Wedding Nights & Wedding Rings

Anyone who has walked the road can tell you…saving sex for marriage is a challenging journey. You can listen intently to people who say it is worthwhile and read all about it and see some concrete fruits of it in your dating relationships, and believe wholeheartedly that it will all have been worth the wait if you enter into a new life with a carefully chosen spouse. Everyone who makes this choice makes it for a different reason… some make it for reasons based on faith, some people make it for health reasons, and some people recognize the many benefits outside of faith that come along with such a commitment. Whatever the rationale behind the choice, it is a challenging journey filled with tough decisions, hard conversations, and plenty of snide commentary and patronizing remarks.

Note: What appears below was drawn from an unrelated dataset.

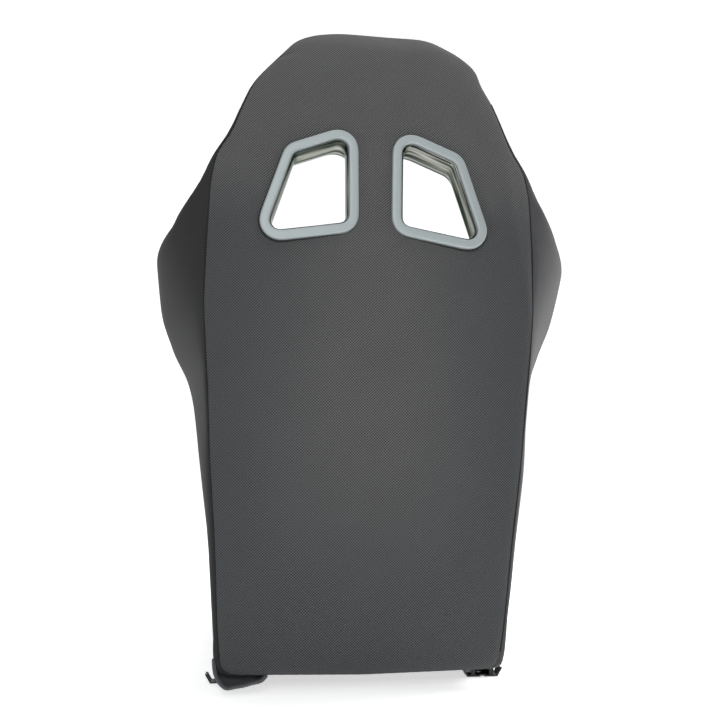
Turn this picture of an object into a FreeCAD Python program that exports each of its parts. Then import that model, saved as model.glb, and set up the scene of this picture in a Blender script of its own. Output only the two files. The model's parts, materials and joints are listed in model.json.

This decision, however, is not like other tough long-term decisions. Consider a weight loss journey—when you decide to lose forty pounds—you work off ten and you can feel yourself thinking, “Wow! This is worthwhile. I’m going to keep at it even though it’s really tough.” When you have tangible proof that every little hard choice of healthy eating and exercising has made a difference within days or weeks, it makes it easier to press on.

But the commitment to save sex for marriage is not like a weight loss journey, or paying off your graduate school loans little by little and watching the dollar amount go down. There is no way to really know in the thick of it just how worthwhile it will be to endure all the name-calling and laughter in a world that tells you sex is as casual and commonplace as ordering a pizza.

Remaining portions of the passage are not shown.